Yeni politika faizinin bileşiği %64’leri buldu. Faiz koridorunun işletilmesi halinde politika faizinin bileşiği ise %70’lere yaklaşmaktadır. Ex-ante reel faize doğru gidiş enflasyonu önlemede etkili olacaktır. Mevduat faizleri artacak, TL reel olarak değerlenecektir. Bize göre seçim sonrası döviz kurunda küçük dalgalanmalar olsa da önceki seçim sonrasına benzer bir kur atağı olmayacaktır. Zira geçen seçim sonrasında brüt rezervler 100 milyar dolar civarında iken şimdi 125 milyar dolarda. Önümüzdeki dönemde olağanüstü koşullar olmazsa iç talep dengelenmeye devam edecek, turizmin canlanmasıyla rezervler tekrar toparlanmaya başlayacak, yabancı girişlerde siyasilerin bu politikaları destekleyeceği açıklamaları ve yabancı swap piyasasının açılmasıyla birlikte gündeme gelecektir. Merkez Bankası’nın bu olumlu adımının makro ihtiyati politikalar ile maliye politikası araçları (Bu düzenlemeleri yaparken en alt gelir gruplarını destekleyici önlemlerin alınması göz önünde bulundurulmalıdır.) ile desteklenmesi sonuç almayı kolaylaştıracaktır. Dilimize pelesenk edip bir türlü realize edemediğimiz başta hukuk, vergi, üretim ve eğitim olmak üzere “Yapısal Reform”lara başlamanın bile önemli etkisi olacaktır.(Sayın Bakan Şimşek’in kayıtdışı ekonomi konusundaki söylemlerinin eyleme geçmesi gerekiyor. Vergisini alamayan yönetimler sürekli dış borçlanmaya gitmek zorunda kalırlar. Bizde ise dış borçlanmanın yanında iç borçlanmanın da büyük kısmını dövize ve altına endeksleyerek risklerimizi çoğaltarak rezerv kayıplarını hızlandırdık.

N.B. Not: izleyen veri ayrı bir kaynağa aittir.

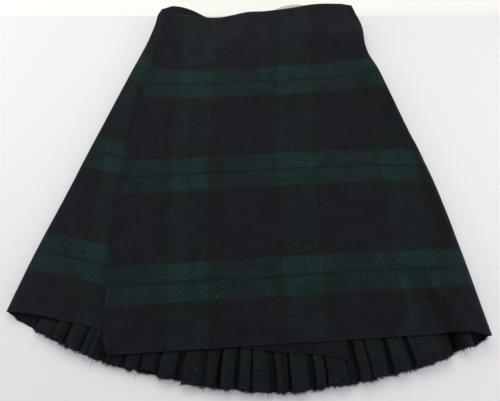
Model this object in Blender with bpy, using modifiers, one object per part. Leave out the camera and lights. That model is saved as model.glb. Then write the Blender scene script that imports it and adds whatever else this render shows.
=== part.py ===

Dış borçlanmada faiz maliyetimiz 5 yılda %50’yi bulmakta. Sürekli dışarıya kaynak aktarıyoruz.)

Büyümeyi sürdürülebilir kılmak, enflasyonu, faizleri ve risk primini düşürmek gibi amaçlara ulaşılabilmesi için TEPAV aylık ekonomik değerlendirme notlarında vurgulandığı gibi öncelikle cari işlemler açığı finansmanının normal kanallarla karşılanması ve gerek seçim harcamaları gerekse deprem harcamaları nedeniyle devasa boyutlara gelen bütçe açığı gibi iki temel sorunun çözülmesi aciliyet göstermektedir. İkiz açık veren ülkelerin döviz krizlerine girme nedenleridir bunlar. Rasyonele Dönüş Programı’nın kapsamlı bir ekonomi politikasına dönüşebilmesi için bir an önce radikal adımlar atılmaya başlanmalıdır. Aksi halde bugünkü sorunları çözemezsek gelecek nesillerin refahlarından çalmış olacağız.